Une cascade de sociétés et une fondation STAK
Le siège de Ternium SA est situé dans un immeuble du boulevard Royal, à Luxembourg, où la multinationale partage ses bureaux avec quatre autres sociétés : sa filiale à 100 % Ternium investments sarl, ses deux principaux actionnaires, Techint Holdings sarl et Tenaris investments sarl, et enfin San Austin SA, une holding qui chapeaute le tout.

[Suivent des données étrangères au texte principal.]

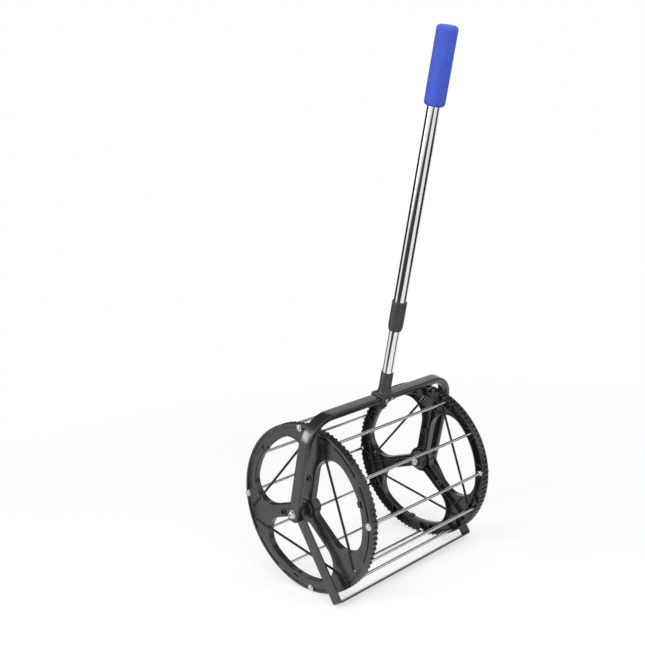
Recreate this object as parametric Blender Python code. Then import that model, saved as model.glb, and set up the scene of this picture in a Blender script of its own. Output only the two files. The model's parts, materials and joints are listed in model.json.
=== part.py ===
"""Tennis ball roller collector: a rolling cage drum in a yoke, with a fold-out stand and a telescopic pole.

Metres, +Z up. The drum turns about a line along X, and the front is -Y. The origin is on the floor, in the
middle of the whole object's outline.
"""

import math

import bmesh
import bpy
from mathutils import Matrix, Vector

# Clearances
GAP = 0.0003                  # between pieces that touch
STAND_REACH_GAP = 0.0015      # between the stand's reach and the yoke's cross bar

# Drum
ROD_COUNT = 12
ROD_CIRCLE_RADIUS = 0.134
ROD_DIAMETER = 0.005
ROD_BOSS_RADIUS = 0.004       # the wheels' bosses reach out to the root of the teeth
TIE_ROD_EVERY = 3             # every third rod is screwed through both wheels
DRUM_WIDTH = 0.307            # over the outer faces of the wheels

# Wheel moulding
TREAD_WIDTH = 0.015
FLANGE_WIDTH = 0.0035         # smooth band of the tread next to the outer face
TOOTH_COUNT = 96
TOOTH_DEPTH = 0.002
TOOTH_SHARE = 0.45            # part of each pitch that is tooth
RIM_WALL = 0.0012
FACE_THICKNESS = 0.003
RIM_BAND = 0.014              # from the rods' circle in to the windows
WINDOW_CORNER = 0.036
WINDOW_HUB_RADIUS = 0.022
WINDOW_HUB_CORNER = 0.006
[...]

Ce schéma de sociétés en cascade dans lequel s’inscrivent Ternium et Techint est plutôt classique pour une multinationale d’abord attirée au Luxembourg par ses avantages fiscaux. En 2021, Ternium déclarait 5,7 milliards de dollars d’actifs dans ses bilans et sa filiale directe en déclarait 9,4 milliards, des sommes plutôt rondelettes mais pas exceptionnelles pour un acteur du secteur de la sidérurgie. La même année, faute de profits, Ternium n’a pas payé d’impôts, mais elle a tout de même distribué quelque 570 millions de dollars de dividendes à ses actionnaires au titre de l’année 2020.
Ce qui est moins classique dans ce montage, c’est que l’ensemble est placé sous le contrôle d’une fondation aux Pays-Bas : la RP STAK. Contrairement aux fondations traditionnelles, les fondations néerlandaises de type STAK (« Stichting administratiekantoor ») sont formées pour détenir les actions d’une société privée. Elles ne sont pas assujetties à l’impôt sur les sociétés et sont présentées par les cabinets de conseil financier comme un instrument de protection des actifs, particulièrement efficace pour préparer les successions.
Un mécanisme sans doute idéal pour le groupe Techint, une affaire avant tout familiale. La maison mère de Ternium a été fondée en Italie par Agostino Rocca, un ingénieur milanais qui a émigré en Argentine en 1945. Le groupe est aujourd’hui présent dans 40 pays et emploie près de 60.000 personnes, principalement dans la sidérurgie et l’ingénierie pétrolière, mais aussi dans la machine-outil et les cliniques privées en Italie. La famille Rocca est toujours l’actionnaire majoritaire du groupe, actuellement dirigé par deux petits-fils du fondateur, Palolo et Gianfelice Rocca.